> _Object data in JSON_
==============================

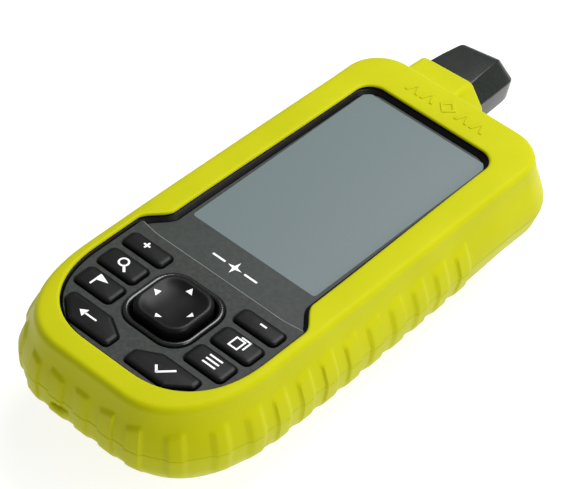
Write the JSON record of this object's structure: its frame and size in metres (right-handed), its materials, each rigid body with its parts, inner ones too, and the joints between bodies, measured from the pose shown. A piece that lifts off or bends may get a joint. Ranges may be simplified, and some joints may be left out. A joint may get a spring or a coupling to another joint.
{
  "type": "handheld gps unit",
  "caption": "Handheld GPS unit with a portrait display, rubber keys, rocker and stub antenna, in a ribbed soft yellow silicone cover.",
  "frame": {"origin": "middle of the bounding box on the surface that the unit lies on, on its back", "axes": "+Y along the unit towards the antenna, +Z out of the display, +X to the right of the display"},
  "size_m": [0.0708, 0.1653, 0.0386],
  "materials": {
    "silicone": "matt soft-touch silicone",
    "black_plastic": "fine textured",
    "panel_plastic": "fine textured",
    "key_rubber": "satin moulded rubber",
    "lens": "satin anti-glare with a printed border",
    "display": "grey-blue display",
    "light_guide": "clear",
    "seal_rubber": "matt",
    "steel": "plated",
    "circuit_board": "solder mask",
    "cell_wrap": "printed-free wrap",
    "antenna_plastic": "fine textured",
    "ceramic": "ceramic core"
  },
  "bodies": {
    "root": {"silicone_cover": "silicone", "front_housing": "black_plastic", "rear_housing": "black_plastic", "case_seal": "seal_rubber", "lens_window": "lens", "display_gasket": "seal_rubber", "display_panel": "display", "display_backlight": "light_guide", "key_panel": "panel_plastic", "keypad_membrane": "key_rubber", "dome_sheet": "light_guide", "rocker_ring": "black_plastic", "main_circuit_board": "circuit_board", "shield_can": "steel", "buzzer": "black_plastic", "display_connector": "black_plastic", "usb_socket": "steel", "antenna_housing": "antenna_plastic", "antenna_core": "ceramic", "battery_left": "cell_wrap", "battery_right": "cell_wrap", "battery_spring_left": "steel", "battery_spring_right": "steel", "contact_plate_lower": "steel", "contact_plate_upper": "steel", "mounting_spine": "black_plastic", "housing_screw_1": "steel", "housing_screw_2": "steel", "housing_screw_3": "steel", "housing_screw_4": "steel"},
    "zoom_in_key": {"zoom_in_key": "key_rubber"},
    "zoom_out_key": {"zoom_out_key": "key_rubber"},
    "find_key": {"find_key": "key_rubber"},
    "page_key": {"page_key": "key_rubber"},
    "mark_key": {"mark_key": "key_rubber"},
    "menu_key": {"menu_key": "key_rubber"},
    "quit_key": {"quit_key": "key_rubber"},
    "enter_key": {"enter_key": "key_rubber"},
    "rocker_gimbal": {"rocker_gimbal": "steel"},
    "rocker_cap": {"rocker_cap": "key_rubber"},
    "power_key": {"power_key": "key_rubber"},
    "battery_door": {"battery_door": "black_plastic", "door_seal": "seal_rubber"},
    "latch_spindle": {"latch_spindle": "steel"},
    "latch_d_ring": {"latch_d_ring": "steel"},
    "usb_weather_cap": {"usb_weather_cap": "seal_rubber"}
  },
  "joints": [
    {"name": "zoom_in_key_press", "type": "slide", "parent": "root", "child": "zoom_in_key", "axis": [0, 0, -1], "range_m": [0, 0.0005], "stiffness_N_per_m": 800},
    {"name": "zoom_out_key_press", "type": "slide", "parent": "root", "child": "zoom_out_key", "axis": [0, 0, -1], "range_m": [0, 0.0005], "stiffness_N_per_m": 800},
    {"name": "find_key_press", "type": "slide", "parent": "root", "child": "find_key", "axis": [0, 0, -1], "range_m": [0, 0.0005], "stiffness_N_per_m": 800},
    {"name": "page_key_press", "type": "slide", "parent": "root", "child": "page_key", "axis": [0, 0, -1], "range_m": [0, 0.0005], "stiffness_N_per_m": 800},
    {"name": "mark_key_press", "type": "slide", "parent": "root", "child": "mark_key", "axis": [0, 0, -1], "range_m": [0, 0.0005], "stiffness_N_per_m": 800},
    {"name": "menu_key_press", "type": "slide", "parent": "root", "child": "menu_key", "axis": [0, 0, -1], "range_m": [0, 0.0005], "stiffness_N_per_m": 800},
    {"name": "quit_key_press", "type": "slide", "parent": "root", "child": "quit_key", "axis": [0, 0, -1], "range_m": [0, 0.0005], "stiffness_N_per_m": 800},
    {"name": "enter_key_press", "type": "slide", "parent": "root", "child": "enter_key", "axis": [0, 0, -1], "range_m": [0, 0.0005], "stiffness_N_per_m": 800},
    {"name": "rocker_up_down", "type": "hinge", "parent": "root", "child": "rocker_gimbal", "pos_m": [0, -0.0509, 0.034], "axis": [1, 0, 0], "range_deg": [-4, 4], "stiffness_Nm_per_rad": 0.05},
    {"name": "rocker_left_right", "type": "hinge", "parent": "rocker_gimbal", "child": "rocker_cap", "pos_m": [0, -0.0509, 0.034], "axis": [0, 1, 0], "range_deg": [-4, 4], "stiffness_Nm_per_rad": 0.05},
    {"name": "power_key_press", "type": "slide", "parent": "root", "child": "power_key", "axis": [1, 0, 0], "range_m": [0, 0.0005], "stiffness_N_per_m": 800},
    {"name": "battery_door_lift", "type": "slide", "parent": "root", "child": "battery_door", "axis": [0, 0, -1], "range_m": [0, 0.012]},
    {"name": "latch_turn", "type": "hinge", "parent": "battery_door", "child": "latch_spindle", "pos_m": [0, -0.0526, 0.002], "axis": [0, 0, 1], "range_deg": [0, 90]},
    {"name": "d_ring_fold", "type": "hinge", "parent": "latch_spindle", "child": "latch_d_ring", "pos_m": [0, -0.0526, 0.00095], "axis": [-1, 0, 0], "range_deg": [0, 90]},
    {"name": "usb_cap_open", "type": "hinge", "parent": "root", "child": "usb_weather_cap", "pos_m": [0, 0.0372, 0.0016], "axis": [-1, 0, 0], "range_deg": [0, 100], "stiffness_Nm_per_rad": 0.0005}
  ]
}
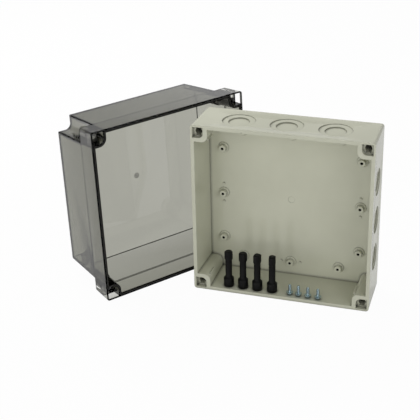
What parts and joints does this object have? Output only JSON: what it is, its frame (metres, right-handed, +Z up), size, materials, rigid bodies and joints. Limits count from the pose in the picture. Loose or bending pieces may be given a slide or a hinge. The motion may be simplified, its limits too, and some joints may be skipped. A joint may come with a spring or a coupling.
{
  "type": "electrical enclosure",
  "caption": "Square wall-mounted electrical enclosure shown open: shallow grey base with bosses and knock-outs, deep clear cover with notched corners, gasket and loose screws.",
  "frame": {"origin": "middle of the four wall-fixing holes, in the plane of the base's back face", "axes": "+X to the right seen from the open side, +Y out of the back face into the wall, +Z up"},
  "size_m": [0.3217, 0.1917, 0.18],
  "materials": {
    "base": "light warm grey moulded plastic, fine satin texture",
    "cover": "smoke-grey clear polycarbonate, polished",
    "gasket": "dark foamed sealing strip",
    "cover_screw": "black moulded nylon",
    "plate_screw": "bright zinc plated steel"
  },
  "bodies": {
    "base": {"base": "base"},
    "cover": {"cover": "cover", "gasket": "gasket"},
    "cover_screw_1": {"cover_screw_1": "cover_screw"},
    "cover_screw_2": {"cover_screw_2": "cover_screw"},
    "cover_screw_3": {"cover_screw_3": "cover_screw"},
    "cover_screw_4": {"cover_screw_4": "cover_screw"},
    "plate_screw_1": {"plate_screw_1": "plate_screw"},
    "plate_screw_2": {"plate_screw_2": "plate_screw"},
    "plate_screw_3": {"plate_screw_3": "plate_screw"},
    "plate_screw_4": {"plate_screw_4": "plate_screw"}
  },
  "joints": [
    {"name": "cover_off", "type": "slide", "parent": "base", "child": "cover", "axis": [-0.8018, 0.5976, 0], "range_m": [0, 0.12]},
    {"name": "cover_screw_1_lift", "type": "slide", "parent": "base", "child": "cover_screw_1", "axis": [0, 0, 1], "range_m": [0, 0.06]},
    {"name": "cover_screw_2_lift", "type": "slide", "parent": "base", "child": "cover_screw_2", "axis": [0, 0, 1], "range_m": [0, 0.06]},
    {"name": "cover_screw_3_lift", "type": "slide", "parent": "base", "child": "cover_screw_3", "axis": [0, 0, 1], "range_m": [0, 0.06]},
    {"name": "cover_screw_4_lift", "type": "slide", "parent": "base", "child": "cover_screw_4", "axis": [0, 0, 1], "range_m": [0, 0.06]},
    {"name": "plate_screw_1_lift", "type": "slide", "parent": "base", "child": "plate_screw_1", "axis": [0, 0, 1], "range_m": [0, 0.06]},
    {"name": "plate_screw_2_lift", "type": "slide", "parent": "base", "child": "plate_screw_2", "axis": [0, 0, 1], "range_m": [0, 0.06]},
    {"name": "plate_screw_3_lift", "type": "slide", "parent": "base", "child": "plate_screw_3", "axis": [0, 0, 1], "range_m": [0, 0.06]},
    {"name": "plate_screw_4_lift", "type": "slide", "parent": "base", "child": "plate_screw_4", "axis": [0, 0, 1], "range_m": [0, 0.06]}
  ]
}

==============================

> _Your instructions_
Wherever the string "rigid" appears in the entries above, list that line.

> _Solution for this exercise_
Write the JSON record of this object's structure: its frame and size in metres (right-handed), its materials, each rigid body with its parts, inner ones too, and the joints between bodies, measured from the pose shown. A piece that lifts off or bends may get a joint. Ranges may be simplified, and some joints may be left out. A joint may get a spring or a coupling to another joint.
What parts and joints does this object have? Output only JSON: what it is, its frame (metres, right-handed, +Z up), size, materials, rigid bodies and joints. Limits count from the pose in the picture. Loose or bending pieces may be given a slide or a hinge. The motion may be simplified, its limits too, and some joints may be skipped. A joint may come with a spring or a coupling.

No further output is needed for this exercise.